YOUR OBJECTIVE: Print exactly the part opening with the line containing "What three.js and" and closing with the line containing "dimensions, in millimetres", with both of those lines included.

DATA TO USE:
• • • • • • •

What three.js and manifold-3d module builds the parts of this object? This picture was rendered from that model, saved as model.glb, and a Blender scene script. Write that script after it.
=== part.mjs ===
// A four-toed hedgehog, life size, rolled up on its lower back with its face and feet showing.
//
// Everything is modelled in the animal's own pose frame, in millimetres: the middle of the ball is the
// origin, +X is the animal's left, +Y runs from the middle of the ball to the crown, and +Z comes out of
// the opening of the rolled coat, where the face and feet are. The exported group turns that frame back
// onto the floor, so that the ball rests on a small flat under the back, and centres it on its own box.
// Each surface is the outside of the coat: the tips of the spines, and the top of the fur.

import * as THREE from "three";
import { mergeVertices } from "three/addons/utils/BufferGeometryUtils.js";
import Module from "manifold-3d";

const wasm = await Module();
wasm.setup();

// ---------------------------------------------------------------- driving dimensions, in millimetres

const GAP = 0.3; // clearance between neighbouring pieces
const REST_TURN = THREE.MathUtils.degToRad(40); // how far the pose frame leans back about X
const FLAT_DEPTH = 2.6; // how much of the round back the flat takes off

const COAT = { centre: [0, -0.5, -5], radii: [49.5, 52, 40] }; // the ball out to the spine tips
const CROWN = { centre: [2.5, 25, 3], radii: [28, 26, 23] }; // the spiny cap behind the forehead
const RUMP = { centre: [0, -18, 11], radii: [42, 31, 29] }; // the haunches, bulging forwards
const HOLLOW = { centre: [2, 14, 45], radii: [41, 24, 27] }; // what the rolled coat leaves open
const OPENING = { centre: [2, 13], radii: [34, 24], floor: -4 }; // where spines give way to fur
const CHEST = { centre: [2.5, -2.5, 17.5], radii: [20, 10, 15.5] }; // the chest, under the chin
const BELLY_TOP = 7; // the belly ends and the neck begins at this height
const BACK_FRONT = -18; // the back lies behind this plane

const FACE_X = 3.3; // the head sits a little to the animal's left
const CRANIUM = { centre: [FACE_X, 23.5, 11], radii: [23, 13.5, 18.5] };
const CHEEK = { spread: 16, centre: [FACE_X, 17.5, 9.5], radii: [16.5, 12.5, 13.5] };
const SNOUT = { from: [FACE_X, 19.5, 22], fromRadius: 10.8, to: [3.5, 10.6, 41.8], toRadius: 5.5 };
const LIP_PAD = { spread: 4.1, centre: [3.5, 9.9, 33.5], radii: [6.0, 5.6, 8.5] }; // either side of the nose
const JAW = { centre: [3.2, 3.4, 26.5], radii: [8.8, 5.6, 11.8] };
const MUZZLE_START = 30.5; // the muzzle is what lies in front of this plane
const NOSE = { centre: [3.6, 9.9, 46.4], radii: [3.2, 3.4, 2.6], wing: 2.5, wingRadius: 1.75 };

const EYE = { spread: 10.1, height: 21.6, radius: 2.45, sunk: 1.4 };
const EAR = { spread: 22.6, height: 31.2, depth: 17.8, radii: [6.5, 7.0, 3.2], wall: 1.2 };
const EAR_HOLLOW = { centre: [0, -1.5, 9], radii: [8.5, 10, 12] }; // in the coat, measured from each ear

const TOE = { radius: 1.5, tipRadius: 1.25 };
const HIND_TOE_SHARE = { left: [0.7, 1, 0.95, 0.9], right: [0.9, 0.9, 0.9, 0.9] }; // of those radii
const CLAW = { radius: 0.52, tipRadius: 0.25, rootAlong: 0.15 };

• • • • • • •

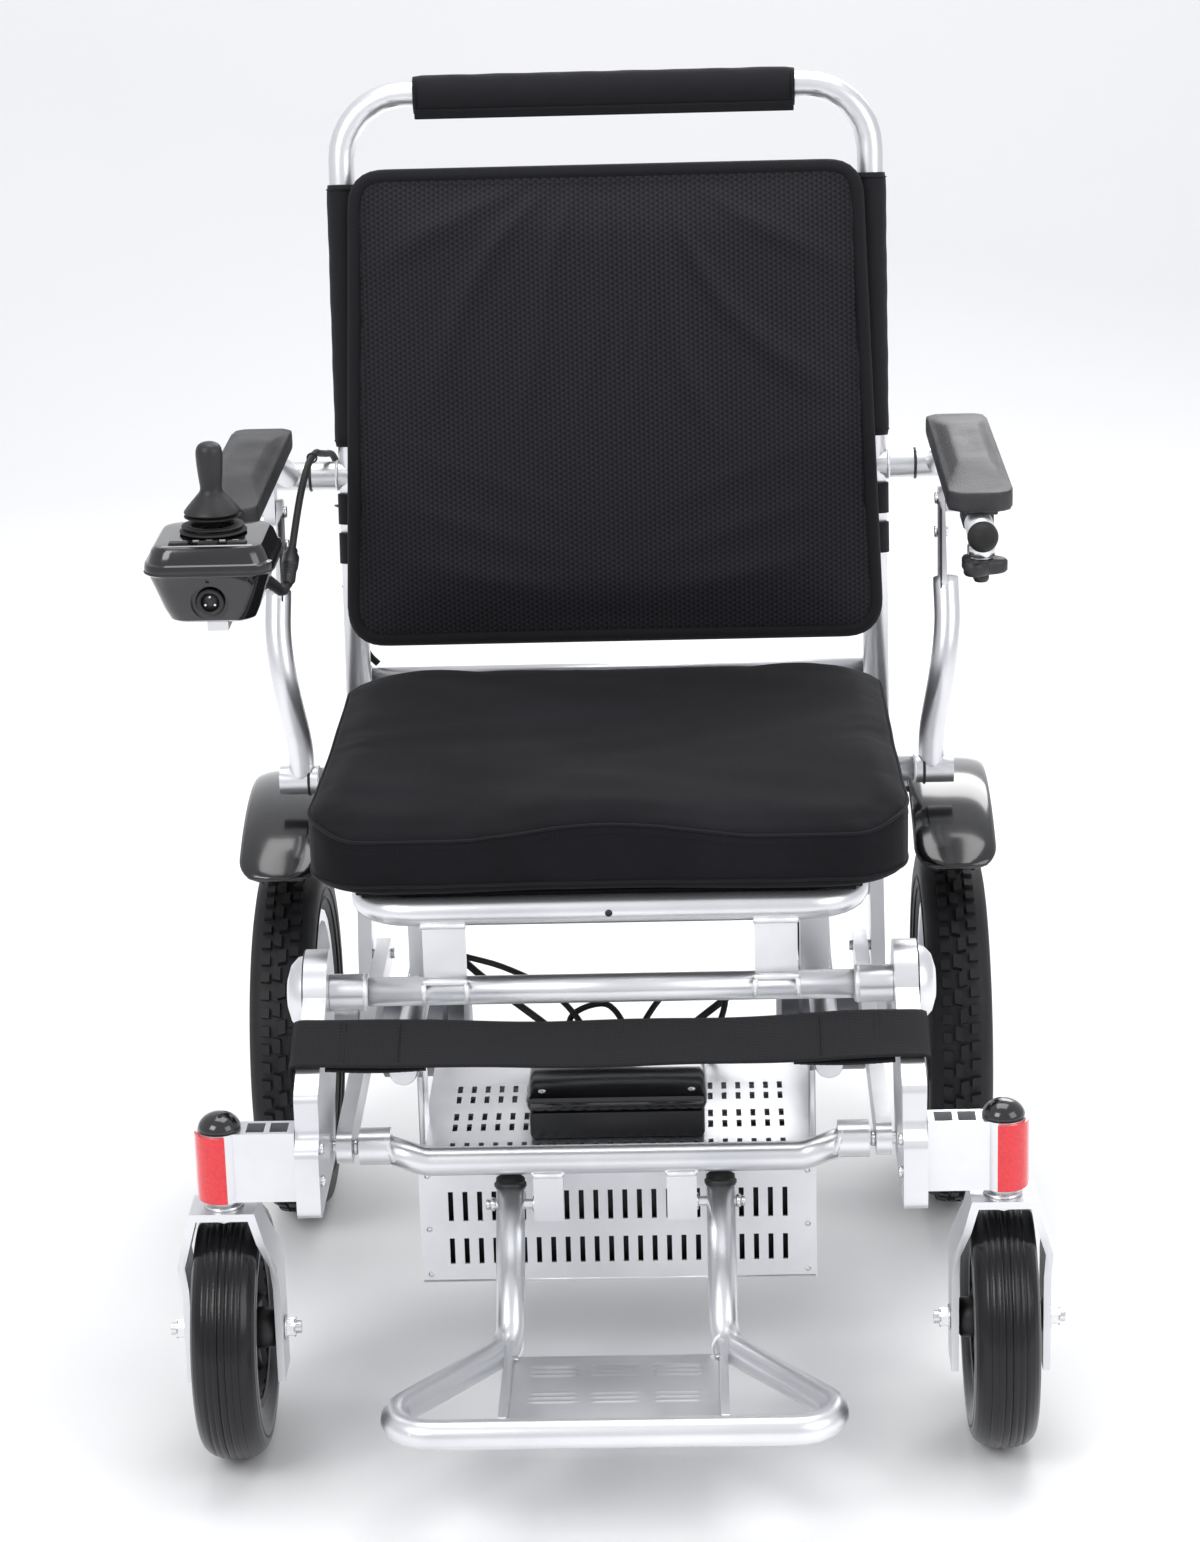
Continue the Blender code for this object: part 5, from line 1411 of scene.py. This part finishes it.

• • • • • • •

WORKED SOLUTION:
What three.js and manifold-3d module builds the parts of this object? This picture was rendered from that model, saved as model.glb, and a Blender scene script. Write that script after it.
=== part.mjs ===
// A four-toed hedgehog, life size, rolled up on its lower back with its face and feet showing.
//
// Everything is modelled in the animal's own pose frame, in millimetres: the middle of the ball is the
// origin, +X is the animal's left, +Y runs from the middle of the ball to the crown, and +Z comes out of
// the opening of the rolled coat, where the face and feet are. The exported group turns that frame back
// onto the floor, so that the ball rests on a small flat under the back, and centres it on its own box.
// Each surface is the outside of the coat: the tips of the spines, and the top of the fur.

import * as THREE from "three";
import { mergeVertices } from "three/addons/utils/BufferGeometryUtils.js";
import Module from "manifold-3d";

const wasm = await Module();
wasm.setup();

// ---------------------------------------------------------------- driving dimensions, in millimetres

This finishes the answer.